In de Sutra’s van Patanjali staan 8 stappen beschreven om te zorgen dat je bevrijdt raakt van het lijden. Asana (lichaamshoudingen) en Pranayama (werken met de adem) zijn er twee van. Ben je bij al eens nagegaan hoe je reactie op eten is, na een yogales? Ik weet van mezelf dat ik dan vaker iets kies voor eten dat goed voor me is. Pratyara (terugtrekken van de zintuigen) en Dharana (een puntige focus) zijn er ook twee. Het gaat er hierbij om dat je jezelf voorbereid richting een meditatieve toestand.
Het terugtrekken van de zintuigen is het ontwikkelen van een neutrale reactie (dus eigenlijk geen reactie) op de prikkels die binnen komen via de zintuigen. Je ruikt iets, je ziet iets en waakt ervoor dat je niet in een reactie schiet van ‘afstoten’ of ‘aantrekken’. Je blijft neutraal ten opzichte van het voedsel. Vervolgens ga je je ‘eenpuntigheid’ ontwikkelen. Eenpuntigheid is het tot rust brengen van je denken en je focus naar één ding brengen. Eenpuntigheid inzetten bij eten is kiezen voor eten en daar met je volle aandacht naartoe gaan wanneer je het klaarmaakt en opeet. Eenpuntigheid kun je ook inzetten als je merkt dat je een reactie hebt op eten die je niet wil; verleg je focus dan naar iets anders. Wandel, lees of mediteer.
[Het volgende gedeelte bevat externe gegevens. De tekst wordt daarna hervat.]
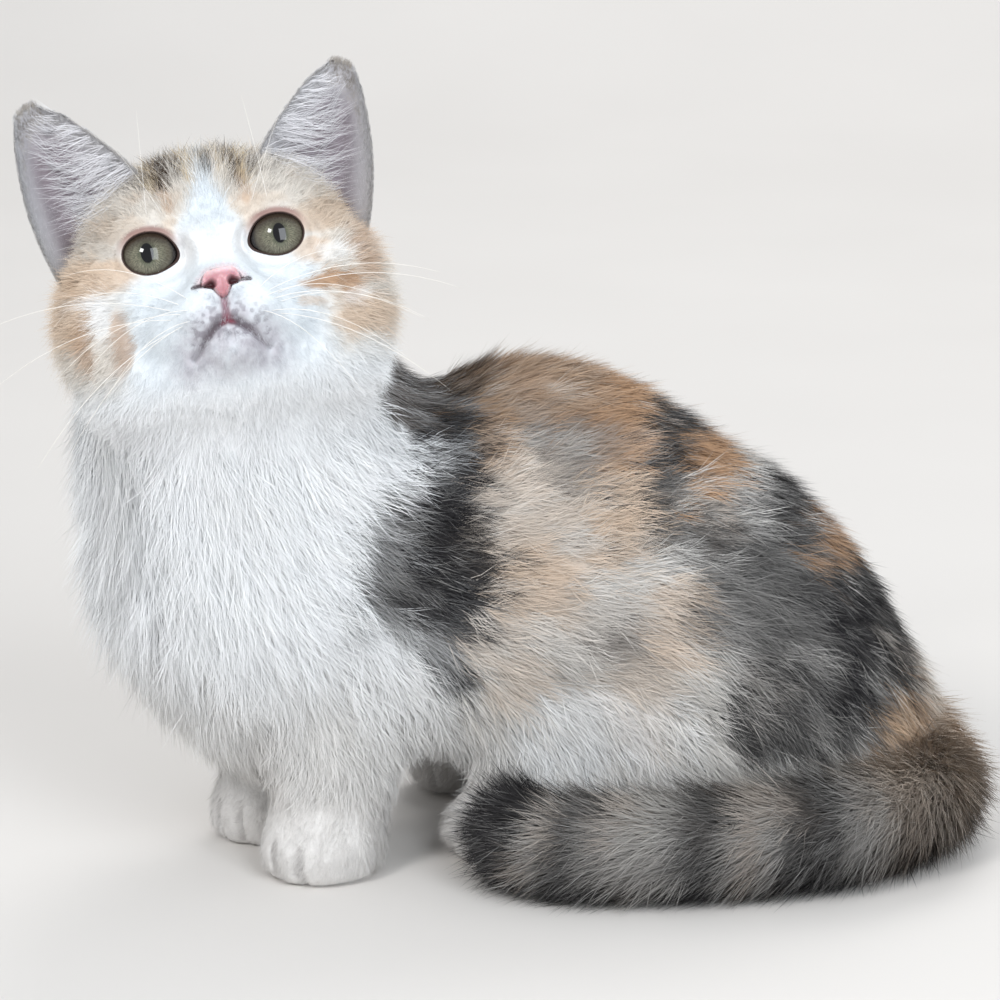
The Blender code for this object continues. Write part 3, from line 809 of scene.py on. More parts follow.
def stray(points, seed, amount, size):
    """Points pushed about by clouds, so that the borders of patches are ragged."""
    return points + amount * np.column_stack(
        [cloud(points, size, seed + step) for step in range(3)])


def body_markings(points):
    """Colour of the trunk, legs and chest: white in front and greyed low down as painted shade,
    cream behind the shoulder band, then the patches, each also laid on the far side."""
    moved = stray(stray(points, 3, 5.0, 13.0), 7, 2.2, 4.0)
    x, y, z = moved.T
    colour = np.tile(WHITE, (len(points), 1))
    # painted shade: the white greys towards the floor, below 75 mm up
    colour = blend(colour, (0.68, 0.66, 0.635), 0.85 * ease(75, 30, z))
    behind = ease(-12, -2, x) * ease(24, 40, z + 0.25 * (x - 30))
    colour = blend(colour, CREAM, 0.8 * behind)
    warm = 0.5 + 0.5 * cloud(points, 16.0, 21)
    colour = blend(colour, PEACH, 0.35 * behind * ease(0.45, 0.9, warm))
    for number, (paint, (cx, cy, cz), sizes, strength) in enumerate(PATCHES):
        share = patch_share(moved, (cx, cy, cz), sizes)
        drift = 6.0 * math.sin(2.1 * number)
        far = (cx + drift, other_side(cx, cy), cz + 0.4 * drift)
        share = np.maximum(share, patch_share(moved, far, sizes))
        mottled = 1.1 + 1.0 * cloud(points, 3.2, 40 + number)
        colour = blend(colour, paint, strength * np.clip(share * mottled, 0, 1))
    nape = ease(2, 16, y) * ease(94, 116, z) * ease(-86, -68, x)
    colour = blend(colour, FAWN, 0.7 * nape)
    # the feet are laid over with a pale grey that hides the patches: white feet, greyed as painted
    # shade like the legs
    feet = ease(28, 18, z) * ease(75, 55, x)
    return blend(colour, (0.72, 0.70, 0.68), feet)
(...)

Als je kijkt naar voorgeschreven diëten, zie je dat deze altijd werken omdat je op dat moment voorneemt om je primaire reactie op bepaald voedsel (koolhydraten, eiwitten, suiker etc) uit te zetten en je zelf in een eenpuntigheid zet richting dat dieet. Op het moment dat je het dieet vervolgens weer loslaat, komen al je primaire reacties uiteindelijk weer terug. Totdat je weer een nieuw dieet kiest. Je kunt dit doorbreken: meer controle gaan proberen te krijgen over hoe je denkt en handelt. Maar hoe dan? Door te leren mediteren, en de ontwikkelde kwaliteiten in te zetten in je dagelijks leven. De vraag is dan: Wat wil ik? Wat heb ik nodig? Is dit voedsel wat ik nodig heb? Heb ik eigenlijk wel honger?
Tijdens meditatie onderzoek je wat je reactie is op gedachten en zintuigelijke prikkels. Op deze manier krijg je inzicht in de manier waarop je reageert en zelfs waarom je zo reageert.